The Ayalon Cave in central Israel was cut off from the surface for an estimated 5 million years before a bulldozer excavating a quarry in 2006 broke into one of its 1.7 miles of skinny tunnels. Originally over 320 feet below the surface, the lime quarry had already been dug nearly deep enough to collapse the cave system before it was discovered. When researchers descended into the cavern, they found an utterly unique ecosystem.
A layer of chalk above the limestone cave has protected it all this time from the intrusion of surface water. The water within, which fills a deep and narrow lake, comes from a nearby aquifer and is highly filtered by the limestone. It brings no nutrients from the surface, therefore the life existing in the cave was, until 2006, an entirely photosynthesis-free food chain, a concept nearly non-existent on Earth.
The lake hosts chemoautotrophic bacteria, which live in a film on its surface. They make energy by oxidizing the sulfides in the water, and build organic compounds out of the carbon dioxide in the air. These are fed upon by tiny crustacean and arthropod species living in the cave, which breathe out carbon dioxide to continue the cycle.
One discovery made within the cave was very sobering: less than a decade before the discovery of the cavern, a species of eyeless scorpion formerly native to this one tiny crack in the world had gone extinct. The remains of 10 specimens were found, intact enough for scientists to study them.

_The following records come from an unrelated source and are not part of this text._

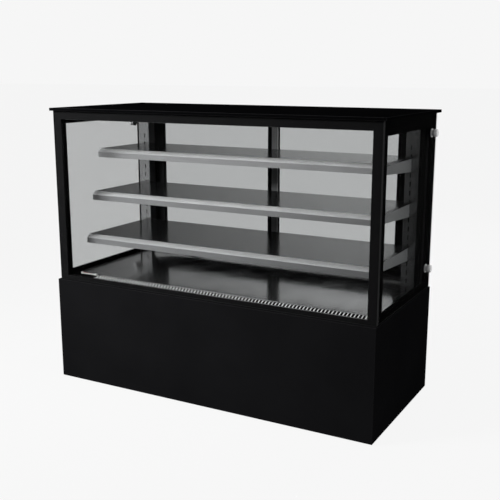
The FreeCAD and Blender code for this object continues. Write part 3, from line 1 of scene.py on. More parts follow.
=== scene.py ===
# %% [markdown]
# # A refrigerated bakery display case
# The CAD model already holds every sheet, pane and shelf of the case at its right size. This
# lesson dresses it: folded sheet metal gets the small radii that catch light, each finish gets a
# procedural material, and the trim that the CAD model leaves out is modelled here.

import bmesh
import bpy
import math
from mathutils import Matrix, Vector


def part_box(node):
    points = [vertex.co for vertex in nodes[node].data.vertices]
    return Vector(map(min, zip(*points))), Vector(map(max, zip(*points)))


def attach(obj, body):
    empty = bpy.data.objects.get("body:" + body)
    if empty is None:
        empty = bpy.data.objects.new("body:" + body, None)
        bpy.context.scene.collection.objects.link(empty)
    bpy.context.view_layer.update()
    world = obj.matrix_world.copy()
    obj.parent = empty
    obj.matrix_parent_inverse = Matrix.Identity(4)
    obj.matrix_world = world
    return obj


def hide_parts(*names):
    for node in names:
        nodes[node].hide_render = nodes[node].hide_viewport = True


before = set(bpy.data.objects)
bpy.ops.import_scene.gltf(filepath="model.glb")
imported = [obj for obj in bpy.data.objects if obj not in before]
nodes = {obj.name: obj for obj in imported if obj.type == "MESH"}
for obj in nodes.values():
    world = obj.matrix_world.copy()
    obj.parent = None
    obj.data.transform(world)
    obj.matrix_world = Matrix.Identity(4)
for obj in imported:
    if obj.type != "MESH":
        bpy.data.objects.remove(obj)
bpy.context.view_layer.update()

# %% [markdown]
# ## Helpers for shapes
# A node's mesh is loose triangles, one set per flat face. Joined and dissolved into plain faces
# it can be bevelled like a hand-made mesh. The bevel is what separates folded steel from a paper
# cut-out: a real fold or a ground glass edge always has a radius, and only a radius can show a
# thin line of light. Each bevelled face is also marked with an `edge` attribute, so that a paint
# can be a little thinner and lighter there.

# %% Clean copy of a node
MM = 0.001
FLAT = math.radians(0.5)
SHARP = math.radians(50)


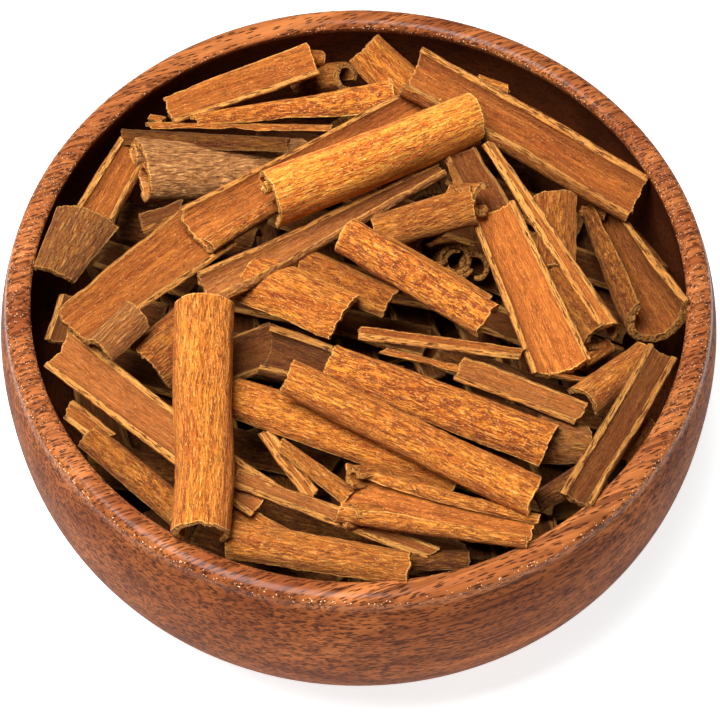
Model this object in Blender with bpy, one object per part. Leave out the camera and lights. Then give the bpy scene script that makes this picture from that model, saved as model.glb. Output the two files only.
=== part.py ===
"""A wooden bowl filled with cut cassia cinnamon bark.

Two pieces: the turned bowl, and the loose heap of bark sticks in it as one solid, whose top
follows the uneven outline of the sticks that lie on it.

Metres, +Z up. The origin is the middle of the bowl's foot, on the table.
"""

import math

import bmesh
import bpy
import numpy as np

MM = 0.001

# The bowl. Depths are measured down from the rim's crest.
BOWL_HEIGHT = 0.076
OUTER_WIDEST_RADIUS = 0.0923
INNER_WIDEST_RADIUS = 0.0855
WIDEST_DEPTH = 0.0258
OUTER_REACH = 0.0575  # from the widest level to where the outer curve would close, up and down
INNER_REACH_UP = 0.0612
INNER_REACH_DOWN = 0.0415  # the inner floor lies this far below the widest level
OUTER_SQUARENESS = 2.676  # 2 is an ellipse, higher is squarer
INNER_SQUARENESS = 2.6
CREST_DEPTH = 0.0020  # the rounding between the outer wall and the inner wall
FOOT_ROUNDING = 0.0030

# How finely both pieces are cut. They share the same segments, so that the gap stays even.
SEGMENTS = 72
OUTER_STEPS = 11
HEAP_GAP = 0.0004  # between the heap and the bowl's inner wall
HEAP_RINGS = 26
FLOOR_RINGS = 9
WALL_RINGS = 4  # between the bowl's widest level and the heap's edge

# The heap between the sticks: how far below the crest the loose bark fills the bowl.
FILL_DEPTH = 0.018
FILL_CROWN = 0.005
GRID_STEP = 0.0022  # between the places where the heap's top is measured
SMOOTHING = 3  # passes that round the heap's top between neighbouring places

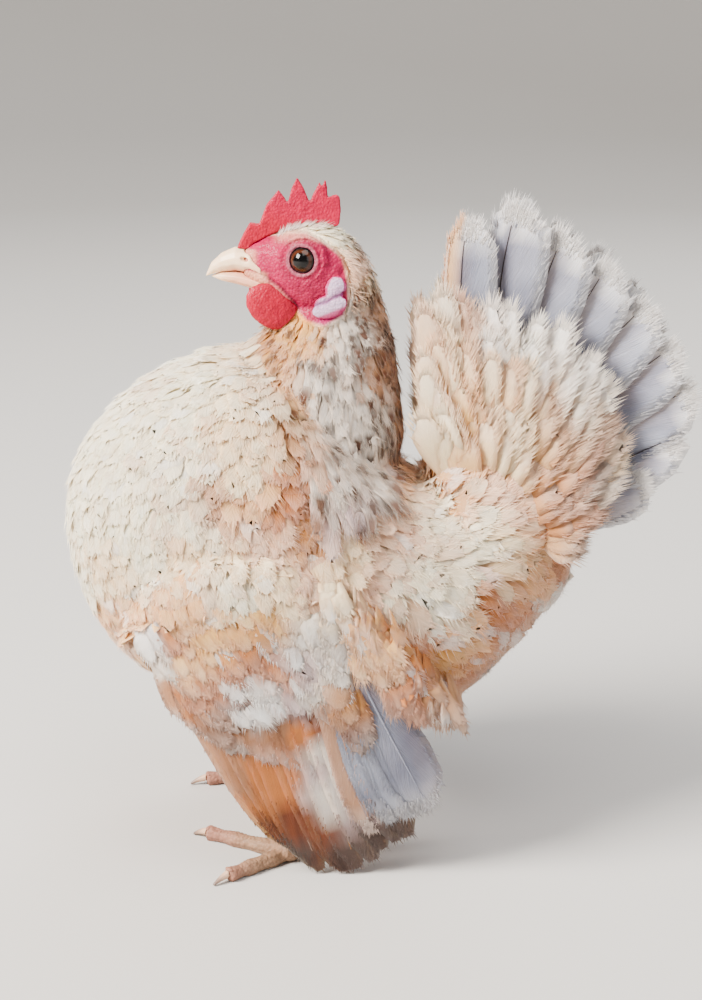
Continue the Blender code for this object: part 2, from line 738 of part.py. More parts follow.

Despite the extreme isolation of their ecosystem, their extinction was due to human activity – overpumping of water from the aquifer had already lowered the level of the lake, reducing the humidity in the cave and the available food.
Now only 15 years after its discovery, the cave faces another massive threat: Israel’s National Infrastructure Committee and Water Authority wants to use the quarry as a place to direct runoff in the winter to protect against flooding after future rail plans narrow the nearby Ayalon River. A single instance of surface water incursion would doom the fragile cave ecosystem, destroying it and its unique species forever.